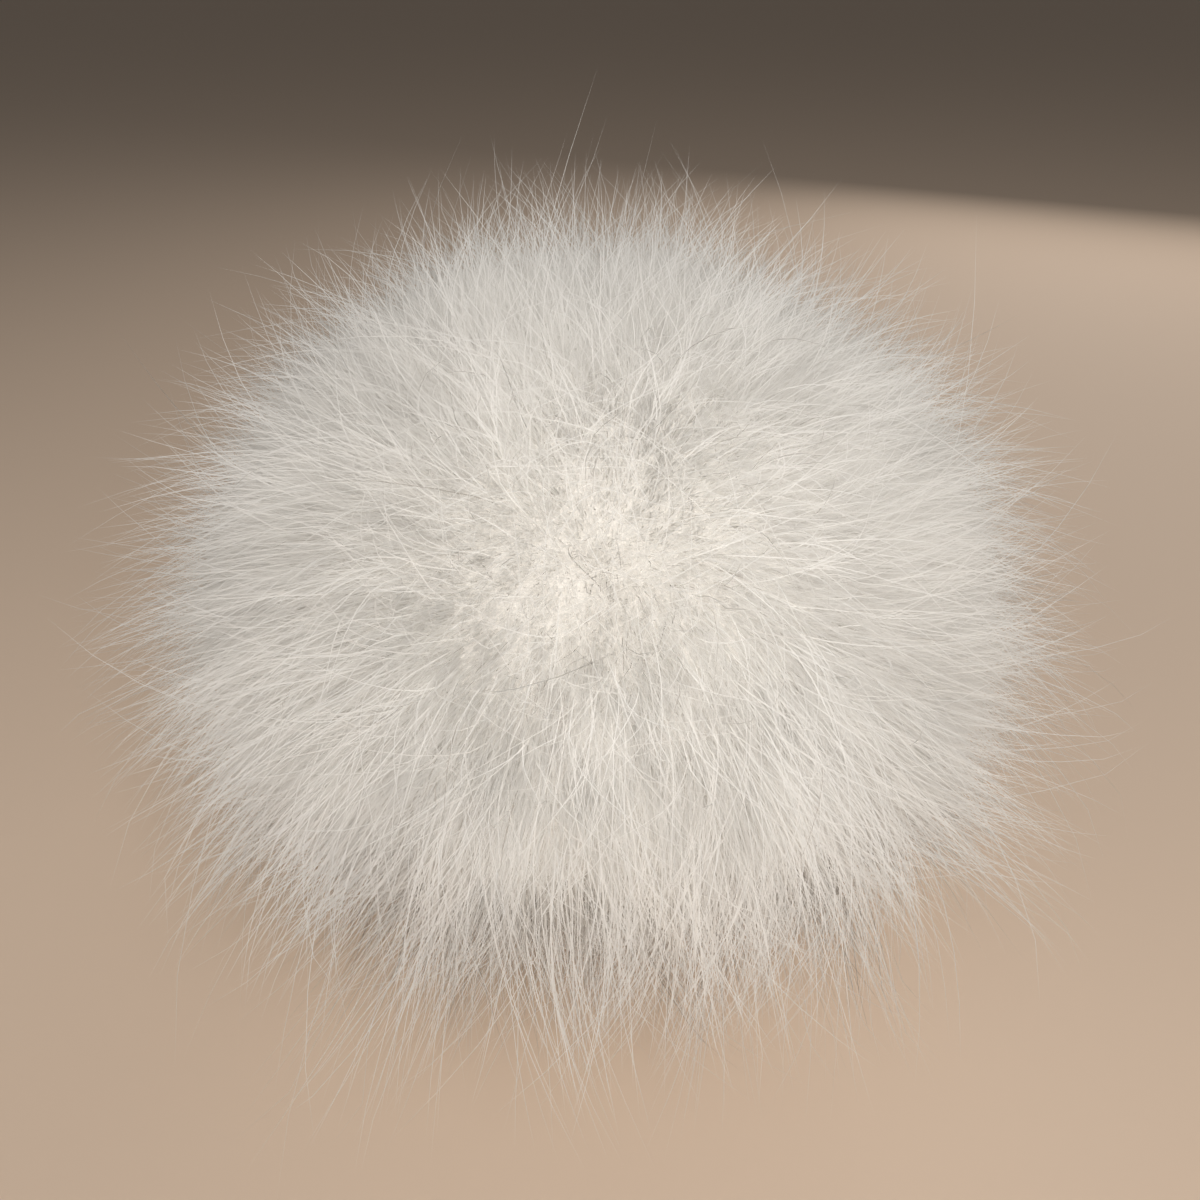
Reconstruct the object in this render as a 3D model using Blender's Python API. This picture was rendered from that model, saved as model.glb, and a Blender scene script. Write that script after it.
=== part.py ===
"""Fur pom pom: one round ball of long, dense fur that rests on its own soft underside.

The fur grows outwards from the middle of the ball in every direction. The solid is the ball that
the fur fills, out to the usual length of the longer hairs, with its coarse locks standing a little
proud and the fur pressed flat where the ball rests. Lengths are in metres and +Z is up. The origin
is on the surface that the ball rests on, under the middle of the ball.
"""

import math

import bmesh
import bpy
from mathutils import Vector

FUR_WIDTH = 0.1315          # across the ball, over the hollows between its locks
FUR_HEIGHT = 0.1190         # from the rest spot to the top, over the hollows between the locks
REST_SPOT_WIDTH = 0.050     # flat spot under the ball
SPHERE_CUTS = 5             # subdivisions of the ball's sphere, which give 5120 triangles

LOCK_COUNT = 132            # coarse locks over the whole ball
LOCK_RISE = 0.0062          # how far the tip of a lock stands proud
LOCK_UNEVENNESS = 0.35      # share by which the locks differ in length
LOCK_SPREAD = math.radians(10.5)    # half-angle that one lock covers, seen from the middle
LOCK_POINT = 1.25           # 1 is a straight cone, and more draws the tip out finer
LOCK_DROOP = 0.30           # how far a tip sinks, as a share of the lock's rise

GOLDEN_ANGLE = math.radians(137.50776)
LOCK_RHYTHM = 2.4           # steps the unevenness from one lock to the next

# Fuller and flatter places. The azimuth runs anticlockwise from +X seen from above, the
# elevation is above the ball's middle, and the spread is a half-angle from the middle.
SWELL_COLUMNS = ("azimuth", "elevation", "spread", "swell")
SWELLS = (
    (-38.0, -26.0, 46.0, 0.0036),
    (-100.0, -30.0, 34.0, 0.0020),
    (-158.0, 6.0, 38.0, 0.0016),
    (-70.0, 34.0, 40.0, -0.0012),
    (12.0, 20.0, 30.0, 0.0014),
    (62.0, -8.0, 36.0, 0.0022),
    (118.0, 30.0, 42.0, 0.0012),
    (160.0, -32.0, 34.0, 0.0018),
)

FUR_COLOUR = (0.86, 0.83, 0.77, 1.0)
FUR_ROUGHNESS = 0.85


def clear_scene():
    """Removes the objects that a new file comes with."""
    for scene_object in list(bpy.data.objects):
        bpy.data.objects.remove(scene_object)


def direction(azimuth, elevation):
    """Gives the unit vector at an azimuth and an elevation in radians."""
    level = math.cos(elevation)
    return Vector((level * math.cos(azimuth), level * math.sin(azimuth), math.sin(elevation)))


def lock_table():
    """Spreads the locks evenly over the ball and gives each one its rise."""
    locks = []
    for number in range(LOCK_COUNT):
        height = 1.0 - 2.0 * (number + 0.5) / LOCK_COUNT
        unevenness = LOCK_UNEVENNESS * math.sin(LOCK_RHYTHM * number)
        tip = direction(GOLDEN_ANGLE * number, math.asin(height))
        locks.append((tip, LOCK_RISE * (1.0 + unevenness)))
    return locks


def swell_at(outward):
    """Adds up what the fuller and flatter places do to the ball in one direction."""
    total = 0.0
    for row in SWELLS:
        place = dict(zip(SWELL_COLUMNS, row))
        middle = direction(math.radians(place["azimuth"]), math.radians(place["elevation"]))
        turn = outward.angle(middle) / math.radians(place["spread"])
        if turn < 1.0:
            total += place["swell"] * 0.5 * (1.0 + math.cos(math.pi * turn))
    return total


def lock_rise_at(outward, locks):
    """Gives the rise of the lock that stands highest in one direction."""
    rise = 0.0
    for tip, full_rise in locks:
        share = 1.0 - outward.angle(tip) / LOCK_SPREAD
        if share > 0.0:
            rise = max(rise, full_rise * share ** LOCK_POINT)
    return rise


def fur_material():
    """White fur."""
    material = bpy.data.materials.new("fur")
    material.use_nodes = True
    shader = material.node_tree.nodes["Principled BSDF"]
    shader.inputs["Base Color"].default_value = FUR_COLOUR
    shader.inputs["Roughness"].default_value = FUR_ROUGHNESS
    shader.inputs["Metallic"].default_value = 0.0
    return material


def fur_ball(collection):
    """The ball: a sphere pressed to its width and height, with swells, locks and a flat spot."""
    half_width = FUR_WIDTH / 2.0
    spot_share = math.sqrt(1.0 - (REST_SPOT_WIDTH / FUR_WIDTH) ** 2)
    half_height = FUR_HEIGHT / (1.0 + spot_share)
    middle_height = FUR_HEIGHT - half_height
    locks = lock_table()

    shape = bmesh.new()
    bmesh.ops.create_icosphere(shape, subdivisions=SPHERE_CUTS, radius=1.0)
    for vertex in shape.verts:
        outward = vertex.co.normalized()
        dense = Vector((half_width * outward.x, half_width * outward.y, half_height * outward.z))
        rise = lock_rise_at(outward, locks)
        place = dense + outward * (swell_at(outward) + rise)
        place.z += middle_height - LOCK_DROOP * rise
        place.z = max(place.z, 0.0)
        vertex.co = place

    # The origin is under the middle of the whole width and depth.
    for axis in (0, 1):
        low = min(vertex.co[axis] for vertex in shape.verts)
        high = max(vertex.co[axis] for vertex in shape.verts)
        for vertex in shape.verts:
            vertex.co[axis] -= (low + high) / 2.0

    mesh = bpy.data.meshes.new("fur_ball")
    shape.to_mesh(mesh)
    shape.free()
    mesh.shade_smooth()
    mesh.materials.append(fur_material())
    ball = bpy.data.objects.new("fur_ball", mesh)
    collection.objects.link(ball)
    return ball


clear_scene()
pom_pom = bpy.data.collections.new("pom_pom")
bpy.context.scene.collection.children.link(pom_pom)
fur_ball(pom_pom)
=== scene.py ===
"""Looks of the fur pom pom: a ball of long white fur that lies on a pale table.

Lengths are in metres. The front of the ball is -Y and the table's top is at z = 0.
"""

import math

import bmesh
import bpy
import numpy as np
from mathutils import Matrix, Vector


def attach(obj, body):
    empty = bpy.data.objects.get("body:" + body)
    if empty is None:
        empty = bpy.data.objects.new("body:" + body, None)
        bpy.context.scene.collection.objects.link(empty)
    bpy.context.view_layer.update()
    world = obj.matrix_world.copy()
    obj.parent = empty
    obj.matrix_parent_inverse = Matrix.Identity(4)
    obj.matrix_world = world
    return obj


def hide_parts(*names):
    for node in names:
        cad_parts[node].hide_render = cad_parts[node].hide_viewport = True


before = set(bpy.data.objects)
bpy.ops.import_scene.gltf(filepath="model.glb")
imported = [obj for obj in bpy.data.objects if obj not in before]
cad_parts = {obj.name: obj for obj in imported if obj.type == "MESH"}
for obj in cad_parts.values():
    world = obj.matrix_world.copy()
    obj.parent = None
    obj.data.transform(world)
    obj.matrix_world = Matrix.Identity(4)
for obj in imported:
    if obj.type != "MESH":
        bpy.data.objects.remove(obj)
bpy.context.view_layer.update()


# ---------------------------------------------------------------------------
# Camera. It is held close above the front of the ball, looking down at it.
# ---------------------------------------------------------------------------
BALL_MIDDLE = Vector((0.0, 0.0, 0.0525))
CAMERA_DISTANCE = 0.186
CAMERA_PITCH = math.radians(29.0)
CAMERA_LENS_MM = 35.0
CAMERA_AIM_RISE = 0.0016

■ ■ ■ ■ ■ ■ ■

#### [WHAT IS EXPECTED]
Extract exactly and only these lines: the line containing "# The origin", the line containing "obj.matrix_world = Matrix.Identity(4)", and every line between them.

#### [ANSWER TO THIS TASK]
    # The origin is under the middle of the whole width and depth.
    for axis in (0, 1):
        low = min(vertex.co[axis] for vertex in shape.verts)
        high = max(vertex.co[axis] for vertex in shape.verts)
        for vertex in shape.verts:
            vertex.co[axis] -= (low + high) / 2.0

    mesh = bpy.data.meshes.new("fur_ball")
    shape.to_mesh(mesh)
    shape.free()
    mesh.shade_smooth()
    mesh.materials.append(fur_material())
    ball = bpy.data.objects.new("fur_ball", mesh)
    collection.objects.link(ball)
    return ball


clear_scene()
pom_pom = bpy.data.collections.new("pom_pom")
bpy.context.scene.collection.children.link(pom_pom)
fur_ball(pom_pom)
=== scene.py ===
"""Looks of the fur pom pom: a ball of long white fur that lies on a pale table.

Lengths are in metres. The front of the ball is -Y and the table's top is at z = 0.
"""

import math

import bmesh
import bpy
import numpy as np
from mathutils import Matrix, Vector


def attach(obj, body):
    empty = bpy.data.objects.get("body:" + body)
    if empty is None:
        empty = bpy.data.objects.new("body:" + body, None)
        bpy.context.scene.collection.objects.link(empty)
    bpy.context.view_layer.update()
    world = obj.matrix_world.copy()
    obj.parent = empty
    obj.matrix_parent_inverse = Matrix.Identity(4)
    obj.matrix_world = world
    return obj


def hide_parts(*names):
    for node in names:
        cad_parts[node].hide_render = cad_parts[node].hide_viewport = True


before = set(bpy.data.objects)
bpy.ops.import_scene.gltf(filepath="model.glb")
imported = [obj for obj in bpy.data.objects if obj not in before]
cad_parts = {obj.name: obj for obj in imported if obj.type == "MESH"}
for obj in cad_parts.values():
    world = obj.matrix_world.copy()
    obj.parent = None
    obj.data.transform(world)
    obj.matrix_world = Matrix.Identity(4)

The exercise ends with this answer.